The following is a subset of the Official Pymongo Tutorial.
Get into your Python shell (or Ipython if you have it).
$ python
Python 2.7.6 |Anaconda 1.9.0 (x86_64)| (default, Jan 10 2014, 11:23:15)
[GCC 4.0.1 (Apple Inc. build 5493)] on darwin
Type "help", "copyright", "credits" or "license" for more information.
>>>
The >>>
indicates you're in the Python shell. No import the pymongo library.
>>> import pymongo
If that worked, then we're good to go. Time to create a client. You can connect to my MongoDB instance like this, where you substitute USER and PASSWORD for the real values:
>>> client = pymongo.MongoClient('mongodb://USER:[email protected]:10065/ds')
>>> type(client)
<class 'pymongo.mongo_client.MongoClient'>
A MongoDB server contains several databases. Get a handle on the database called ds
:
>>> ds = client.ds
>>> type(ds)
<class 'pymongo.database.Database'>
A database has a number of collections.
>>> ds.collection_names()
[u'system.indexes', u'system.users', u'scores', u'users', u'reviews']
Get a handle on the reviews
collection.
>>> reviews = ds.reviews
>>> type(reviews)
<class 'pymongo.collection.Collection'>
Finally, let's find one document where the score is 4.
>>> onedoc = reviews.find_one({'score': 4)
>>> type(onedoc)
<type 'dict'>
>>> import pprint
>>> pprint.pprint(onedoc)
{u'_id': ObjectId('53223a5c1f3a633f4ccdff27'),
u'helpful': 22,
u'helpfulness': 0.9565217391304348,
u'productId': u'B00006HAXW',
u'profileName': u'Henrique Peirano',
u'score': 4.0,
u'summary': u'I expected more.',
u'text': u"I have the Doo Wop 50 and 51 DVDs, and ...",
u'time': u'2002-12-10T16:00:00',
u'total': 23,
u'userId': u'A2TX99AZKDK0V7'}
This is a common problem people run into.
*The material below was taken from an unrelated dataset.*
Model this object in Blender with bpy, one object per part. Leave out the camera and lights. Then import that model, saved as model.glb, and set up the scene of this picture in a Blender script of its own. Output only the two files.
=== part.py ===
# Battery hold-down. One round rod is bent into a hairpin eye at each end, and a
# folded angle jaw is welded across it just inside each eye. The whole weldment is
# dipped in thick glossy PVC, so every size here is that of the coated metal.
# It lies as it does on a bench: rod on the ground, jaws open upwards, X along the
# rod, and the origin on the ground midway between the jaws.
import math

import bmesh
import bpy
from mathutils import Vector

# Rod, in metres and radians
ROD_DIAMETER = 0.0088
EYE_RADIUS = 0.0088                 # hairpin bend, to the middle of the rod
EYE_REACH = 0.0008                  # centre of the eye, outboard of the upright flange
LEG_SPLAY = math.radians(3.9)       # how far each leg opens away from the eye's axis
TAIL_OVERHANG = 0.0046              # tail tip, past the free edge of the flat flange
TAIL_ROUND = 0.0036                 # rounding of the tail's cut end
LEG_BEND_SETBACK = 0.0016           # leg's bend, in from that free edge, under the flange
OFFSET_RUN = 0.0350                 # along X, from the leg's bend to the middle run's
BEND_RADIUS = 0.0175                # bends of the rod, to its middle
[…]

We can retrieve by ObjectID, but we have to make sure we use an ObjectID instance and not the string representation of the ObjectID.
>>> objectid = onedoc['_id']
>>> type(objectid)
<class 'bson.objectid.ObjectId'>
>>> objectid
ObjectId('53223a5c1f3a633f4ccdff27')
>>> str(objectid)
'53223a5c1f3a633f4ccdff27'
>>> str_of_objectid = str(objectid)
Let's try to find document again by ObjectID:
>>> reviews.find_one({"_id": objectid}) ## This works as expected
{u'total': 23, u'helpful': 22, u'text': u"I have the Doo Wop 50 and 51 DVDs, and was anxiously waiting for Rock, Rhythm and Doo Wop to arrive. From the first video, which featured the crème de ... }
>>>
>>> reviews.find_one({"_id": '53223a5c1f3a633f4ccdff27'}) ## Returns nothing
>>>
>>> myobjectid = ObjectId('53223a5c1f3a633f4ccdff27') ## Try again, but create an ObjectID instance.
>>>
>>> reviews.find_one({"_id": myobjectid}) ## This works!
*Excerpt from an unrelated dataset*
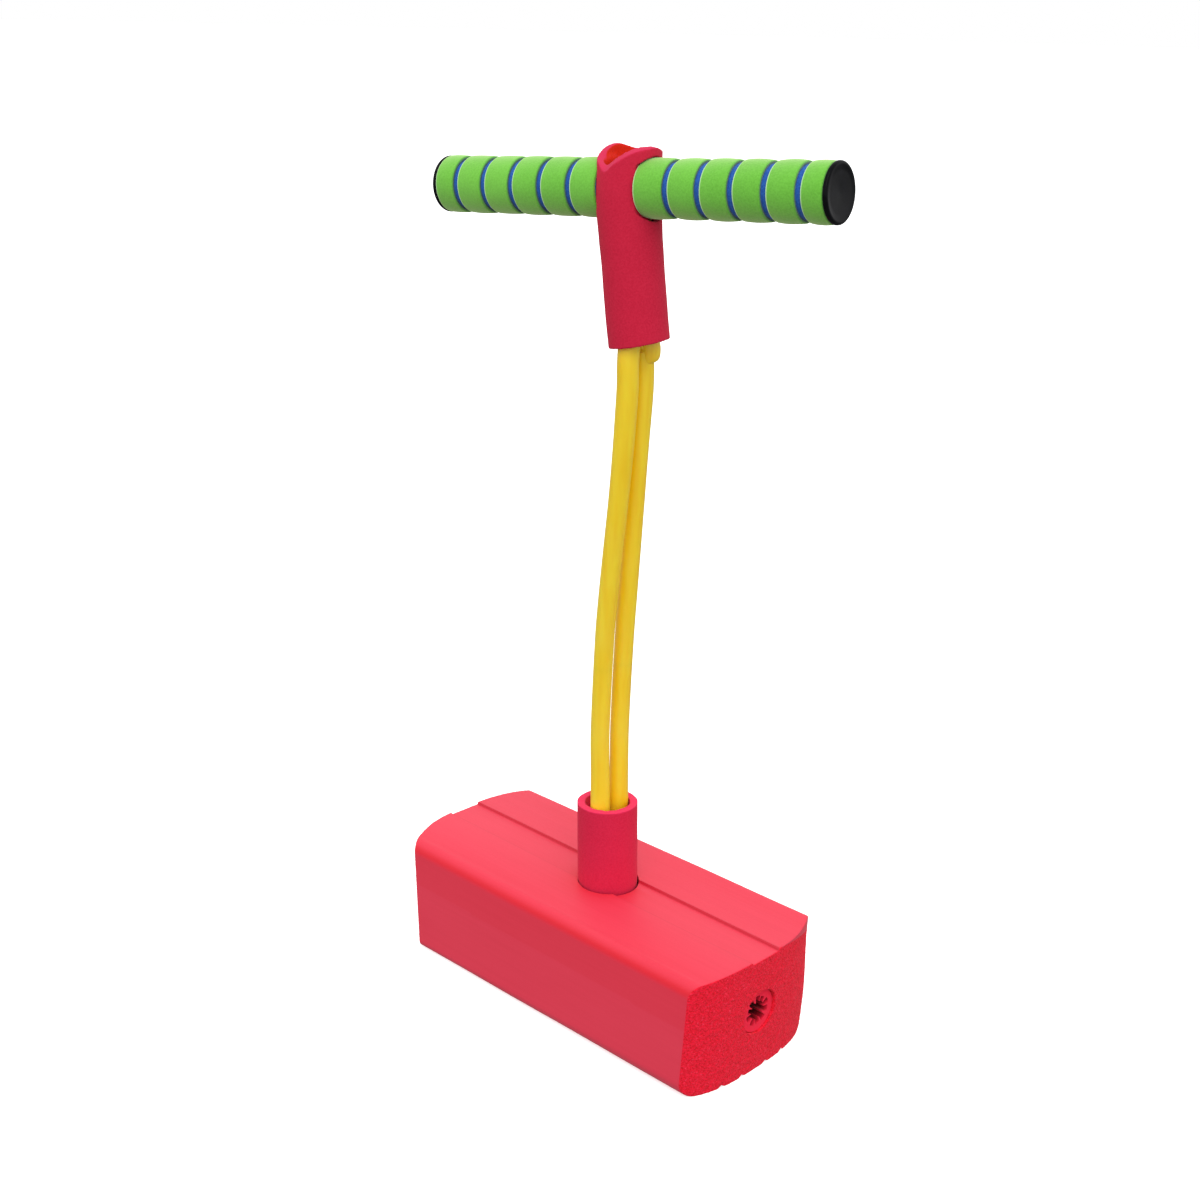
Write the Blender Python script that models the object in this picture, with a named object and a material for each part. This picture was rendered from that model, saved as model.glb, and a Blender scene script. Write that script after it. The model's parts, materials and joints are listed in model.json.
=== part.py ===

{u'total': 23, u'helpful': 22, u'text': u"I have the Doo Wop 50 and 51 DVDs, and was anxiously waiti ... }
You can iterate over multiple documents easily:
>>> for review in reviews.find({'productId': 'B00006HAXW'}): print review['score']
...
5.0
5.0
5.0
4.0
5.0
5.0
5.0
4.0
5.0
5.0
5.0
5.0
5.0
>>>
Writing to MongoDB is super easy:
>>> new_reviews = [{'userId': '123', 'profileName': 'Andrew', 'productId': 'ABC', 'summary': 'Hello'}, {'userId': '543', 'profileName': 'Susan', 'productId': 'XYZ', 'summary': 'Blah'}]
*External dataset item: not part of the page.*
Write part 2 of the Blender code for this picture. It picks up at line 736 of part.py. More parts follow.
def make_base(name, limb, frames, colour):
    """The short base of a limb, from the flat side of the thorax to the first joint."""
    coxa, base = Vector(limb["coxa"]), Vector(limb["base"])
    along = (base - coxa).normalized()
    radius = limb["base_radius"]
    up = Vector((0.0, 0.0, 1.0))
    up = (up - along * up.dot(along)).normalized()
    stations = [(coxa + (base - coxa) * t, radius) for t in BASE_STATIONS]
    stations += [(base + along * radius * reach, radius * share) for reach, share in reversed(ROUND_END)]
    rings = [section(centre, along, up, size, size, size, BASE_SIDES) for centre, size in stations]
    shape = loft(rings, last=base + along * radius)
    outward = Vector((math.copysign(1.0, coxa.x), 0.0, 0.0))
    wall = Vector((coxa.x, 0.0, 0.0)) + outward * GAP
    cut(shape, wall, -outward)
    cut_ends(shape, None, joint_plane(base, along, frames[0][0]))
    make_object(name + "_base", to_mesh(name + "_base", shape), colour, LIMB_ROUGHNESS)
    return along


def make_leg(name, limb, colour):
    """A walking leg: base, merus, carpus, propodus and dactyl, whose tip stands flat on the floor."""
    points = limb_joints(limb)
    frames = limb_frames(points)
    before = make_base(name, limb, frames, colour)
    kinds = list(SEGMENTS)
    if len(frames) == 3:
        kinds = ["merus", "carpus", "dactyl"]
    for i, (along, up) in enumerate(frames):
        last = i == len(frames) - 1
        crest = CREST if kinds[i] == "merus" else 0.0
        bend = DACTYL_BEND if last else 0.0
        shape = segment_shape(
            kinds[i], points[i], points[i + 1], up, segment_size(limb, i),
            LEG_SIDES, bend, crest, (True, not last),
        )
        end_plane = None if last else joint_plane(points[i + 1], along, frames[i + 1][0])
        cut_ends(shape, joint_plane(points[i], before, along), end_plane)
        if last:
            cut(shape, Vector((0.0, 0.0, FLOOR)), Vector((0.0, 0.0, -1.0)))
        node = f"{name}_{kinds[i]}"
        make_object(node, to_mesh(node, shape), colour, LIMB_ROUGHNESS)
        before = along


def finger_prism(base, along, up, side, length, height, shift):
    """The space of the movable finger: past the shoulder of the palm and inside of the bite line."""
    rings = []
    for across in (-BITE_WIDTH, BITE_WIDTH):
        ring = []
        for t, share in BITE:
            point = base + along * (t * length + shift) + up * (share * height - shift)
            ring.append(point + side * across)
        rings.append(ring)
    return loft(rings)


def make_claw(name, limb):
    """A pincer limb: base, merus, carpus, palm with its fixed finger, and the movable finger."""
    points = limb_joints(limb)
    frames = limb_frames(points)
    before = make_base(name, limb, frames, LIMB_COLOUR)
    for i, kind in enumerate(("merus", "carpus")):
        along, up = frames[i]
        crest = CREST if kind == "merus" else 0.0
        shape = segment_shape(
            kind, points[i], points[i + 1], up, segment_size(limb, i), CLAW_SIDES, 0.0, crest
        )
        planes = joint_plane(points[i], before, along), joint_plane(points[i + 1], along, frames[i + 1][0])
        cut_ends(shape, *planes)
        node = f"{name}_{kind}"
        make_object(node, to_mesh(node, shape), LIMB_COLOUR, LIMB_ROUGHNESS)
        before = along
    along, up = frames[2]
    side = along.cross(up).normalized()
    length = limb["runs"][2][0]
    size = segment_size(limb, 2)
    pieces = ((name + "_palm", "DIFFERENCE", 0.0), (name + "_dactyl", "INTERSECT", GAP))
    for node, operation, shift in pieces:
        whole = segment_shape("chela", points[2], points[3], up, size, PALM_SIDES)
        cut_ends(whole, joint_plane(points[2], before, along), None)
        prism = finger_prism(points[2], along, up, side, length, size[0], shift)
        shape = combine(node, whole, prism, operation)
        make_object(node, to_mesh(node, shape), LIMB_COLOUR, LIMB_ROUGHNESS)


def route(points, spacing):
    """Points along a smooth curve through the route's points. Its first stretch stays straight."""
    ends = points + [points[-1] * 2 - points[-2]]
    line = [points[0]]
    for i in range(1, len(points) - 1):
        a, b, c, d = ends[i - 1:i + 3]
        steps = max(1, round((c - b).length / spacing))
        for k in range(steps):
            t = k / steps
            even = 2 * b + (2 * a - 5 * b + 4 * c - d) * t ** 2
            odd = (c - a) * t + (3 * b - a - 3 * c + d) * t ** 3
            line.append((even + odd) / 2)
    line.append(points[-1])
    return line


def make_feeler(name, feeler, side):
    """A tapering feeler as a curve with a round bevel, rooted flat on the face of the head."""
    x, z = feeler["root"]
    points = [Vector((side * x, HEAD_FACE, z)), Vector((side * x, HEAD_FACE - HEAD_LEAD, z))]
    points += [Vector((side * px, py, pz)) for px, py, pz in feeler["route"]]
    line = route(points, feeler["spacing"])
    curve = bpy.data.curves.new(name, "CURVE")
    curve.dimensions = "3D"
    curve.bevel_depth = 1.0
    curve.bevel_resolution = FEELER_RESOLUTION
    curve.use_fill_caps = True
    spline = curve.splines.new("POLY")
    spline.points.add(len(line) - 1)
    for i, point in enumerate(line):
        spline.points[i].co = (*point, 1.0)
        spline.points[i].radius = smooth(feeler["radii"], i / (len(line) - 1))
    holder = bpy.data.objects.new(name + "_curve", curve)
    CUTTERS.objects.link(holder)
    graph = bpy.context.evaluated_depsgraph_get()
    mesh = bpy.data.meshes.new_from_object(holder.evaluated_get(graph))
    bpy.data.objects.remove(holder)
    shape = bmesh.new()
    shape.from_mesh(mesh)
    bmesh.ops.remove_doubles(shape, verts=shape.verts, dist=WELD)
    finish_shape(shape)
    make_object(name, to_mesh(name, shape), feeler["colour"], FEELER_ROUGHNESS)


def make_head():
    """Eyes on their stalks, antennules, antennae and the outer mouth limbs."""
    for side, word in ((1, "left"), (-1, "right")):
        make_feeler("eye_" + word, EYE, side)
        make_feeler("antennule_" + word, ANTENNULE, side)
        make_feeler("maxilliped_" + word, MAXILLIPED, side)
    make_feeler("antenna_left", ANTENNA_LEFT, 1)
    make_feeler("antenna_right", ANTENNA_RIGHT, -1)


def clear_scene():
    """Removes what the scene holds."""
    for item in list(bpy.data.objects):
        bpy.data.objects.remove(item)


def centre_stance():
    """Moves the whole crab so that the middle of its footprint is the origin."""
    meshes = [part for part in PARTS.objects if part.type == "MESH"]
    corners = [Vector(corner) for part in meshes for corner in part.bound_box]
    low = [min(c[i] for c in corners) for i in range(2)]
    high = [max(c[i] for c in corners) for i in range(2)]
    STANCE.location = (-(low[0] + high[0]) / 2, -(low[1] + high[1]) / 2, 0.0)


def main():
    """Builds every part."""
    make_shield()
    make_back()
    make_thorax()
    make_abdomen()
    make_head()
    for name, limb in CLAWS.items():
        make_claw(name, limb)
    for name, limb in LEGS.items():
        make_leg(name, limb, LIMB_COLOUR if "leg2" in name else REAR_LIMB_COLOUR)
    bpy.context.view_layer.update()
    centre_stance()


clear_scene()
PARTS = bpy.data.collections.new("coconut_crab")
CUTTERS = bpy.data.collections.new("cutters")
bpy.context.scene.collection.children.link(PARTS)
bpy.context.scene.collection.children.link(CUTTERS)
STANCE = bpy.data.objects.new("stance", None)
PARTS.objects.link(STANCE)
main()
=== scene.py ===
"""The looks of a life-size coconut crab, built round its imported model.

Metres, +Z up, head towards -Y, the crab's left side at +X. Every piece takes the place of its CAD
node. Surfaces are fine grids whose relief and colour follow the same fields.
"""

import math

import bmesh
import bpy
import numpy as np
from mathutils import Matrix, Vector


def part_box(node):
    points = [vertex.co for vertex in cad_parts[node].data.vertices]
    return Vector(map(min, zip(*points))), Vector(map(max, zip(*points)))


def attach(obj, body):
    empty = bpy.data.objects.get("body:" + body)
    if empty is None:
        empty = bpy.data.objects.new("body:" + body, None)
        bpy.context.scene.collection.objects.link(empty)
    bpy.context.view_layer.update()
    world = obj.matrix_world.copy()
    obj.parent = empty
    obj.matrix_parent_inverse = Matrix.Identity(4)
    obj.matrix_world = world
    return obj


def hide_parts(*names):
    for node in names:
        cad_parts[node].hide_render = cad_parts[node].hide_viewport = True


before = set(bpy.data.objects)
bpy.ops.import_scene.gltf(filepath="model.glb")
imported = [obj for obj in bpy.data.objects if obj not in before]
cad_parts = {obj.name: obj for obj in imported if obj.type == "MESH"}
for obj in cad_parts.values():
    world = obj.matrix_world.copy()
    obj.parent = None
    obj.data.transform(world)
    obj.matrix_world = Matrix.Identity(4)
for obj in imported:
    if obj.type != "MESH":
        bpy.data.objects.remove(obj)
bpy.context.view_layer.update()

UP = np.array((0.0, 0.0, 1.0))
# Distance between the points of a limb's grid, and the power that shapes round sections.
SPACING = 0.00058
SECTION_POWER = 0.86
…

>>> reviews.insert(new_reviews)
[ObjectId('53224fe303fec10f418e6d21'), ObjectId('53224fe303fec10f418e6d22')]
Of course, you can perform all of the complex queries that were available to you in the MongoDB client. Now you have access to a scalable, persistent, fast data store that meshes nicely with Python!